### [PROBLEM TO WORK ON]
Repeat the entire listing exactly.

### [DATASET SECTION]
════════════════════
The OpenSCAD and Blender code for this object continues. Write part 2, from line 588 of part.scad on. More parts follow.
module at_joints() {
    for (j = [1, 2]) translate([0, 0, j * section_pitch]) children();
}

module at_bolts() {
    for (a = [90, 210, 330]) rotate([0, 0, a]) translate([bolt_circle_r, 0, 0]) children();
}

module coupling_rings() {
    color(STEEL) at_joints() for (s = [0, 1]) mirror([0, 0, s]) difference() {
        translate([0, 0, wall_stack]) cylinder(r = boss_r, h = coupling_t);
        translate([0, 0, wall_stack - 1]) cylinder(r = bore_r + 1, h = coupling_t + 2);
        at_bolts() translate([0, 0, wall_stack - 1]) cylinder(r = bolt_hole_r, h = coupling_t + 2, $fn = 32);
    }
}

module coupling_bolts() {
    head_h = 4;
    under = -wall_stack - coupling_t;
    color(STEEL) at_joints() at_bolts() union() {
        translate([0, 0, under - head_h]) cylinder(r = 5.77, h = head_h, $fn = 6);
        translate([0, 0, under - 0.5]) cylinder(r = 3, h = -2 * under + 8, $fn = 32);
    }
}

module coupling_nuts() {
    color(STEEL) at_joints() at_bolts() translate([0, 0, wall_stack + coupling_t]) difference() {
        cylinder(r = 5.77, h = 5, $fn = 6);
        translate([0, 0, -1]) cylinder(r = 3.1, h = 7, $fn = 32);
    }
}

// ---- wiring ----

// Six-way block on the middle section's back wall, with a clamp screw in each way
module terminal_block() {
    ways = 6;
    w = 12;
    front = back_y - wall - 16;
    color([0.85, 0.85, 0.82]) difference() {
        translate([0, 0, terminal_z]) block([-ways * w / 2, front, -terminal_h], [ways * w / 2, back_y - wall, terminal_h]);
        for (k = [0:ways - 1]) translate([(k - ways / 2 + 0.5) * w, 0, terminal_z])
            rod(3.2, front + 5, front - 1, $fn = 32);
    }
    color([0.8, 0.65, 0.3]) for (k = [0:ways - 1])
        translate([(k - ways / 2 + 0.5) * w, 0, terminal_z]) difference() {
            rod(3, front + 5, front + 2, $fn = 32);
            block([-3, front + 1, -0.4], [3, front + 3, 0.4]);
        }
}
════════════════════
### [RESULT BELOW]
The OpenSCAD and Blender code for this object continues. Write part 2, from line 588 of part.scad on. More parts follow.
module at_joints() {
    for (j = [1, 2]) translate([0, 0, j * section_pitch]) children();
}

module at_bolts() {
    for (a = [90, 210, 330]) rotate([0, 0, a]) translate([bolt_circle_r, 0, 0]) children();
}

module coupling_rings() {
    color(STEEL) at_joints() for (s = [0, 1]) mirror([0, 0, s]) difference() {
        translate([0, 0, wall_stack]) cylinder(r = boss_r, h = coupling_t);
        translate([0, 0, wall_stack - 1]) cylinder(r = bore_r + 1, h = coupling_t + 2);
        at_bolts() translate([0, 0, wall_stack - 1]) cylinder(r = bolt_hole_r, h = coupling_t + 2, $fn = 32);
    }
}

module coupling_bolts() {
    head_h = 4;
    under = -wall_stack - coupling_t;
    color(STEEL) at_joints() at_bolts() union() {
        translate([0, 0, under - head_h]) cylinder(r = 5.77, h = head_h, $fn = 6);
        translate([0, 0, under - 0.5]) cylinder(r = 3, h = -2 * under + 8, $fn = 32);
    }
}

module coupling_nuts() {
    color(STEEL) at_joints() at_bolts() translate([0, 0, wall_stack + coupling_t]) difference() {
        cylinder(r = 5.77, h = 5, $fn = 6);
        translate([0, 0, -1]) cylinder(r = 3.1, h = 7, $fn = 32);
    }
}

// ---- wiring ----

// Six-way block on the middle section's back wall, with a clamp screw in each way
module terminal_block() {
    ways = 6;
    w = 12;
    front = back_y - wall - 16;
    color([0.85, 0.85, 0.82]) difference() {
        translate([0, 0, terminal_z]) block([-ways * w / 2, front, -terminal_h], [ways * w / 2, back_y - wall, terminal_h]);
        for (k = [0:ways - 1]) translate([(k - ways / 2 + 0.5) * w, 0, terminal_z])
            rod(3.2, front + 5, front - 1, $fn = 32);
    }
    color([0.8, 0.65, 0.3]) for (k = [0:ways - 1])
        translate([(k - ways / 2 + 0.5) * w, 0, terminal_z]) difference() {
            rod(3, front + 5, front + 2, $fn = 32);
            block([-3, front + 1, -0.4], [3, front + 3, 0.4]);
        }
}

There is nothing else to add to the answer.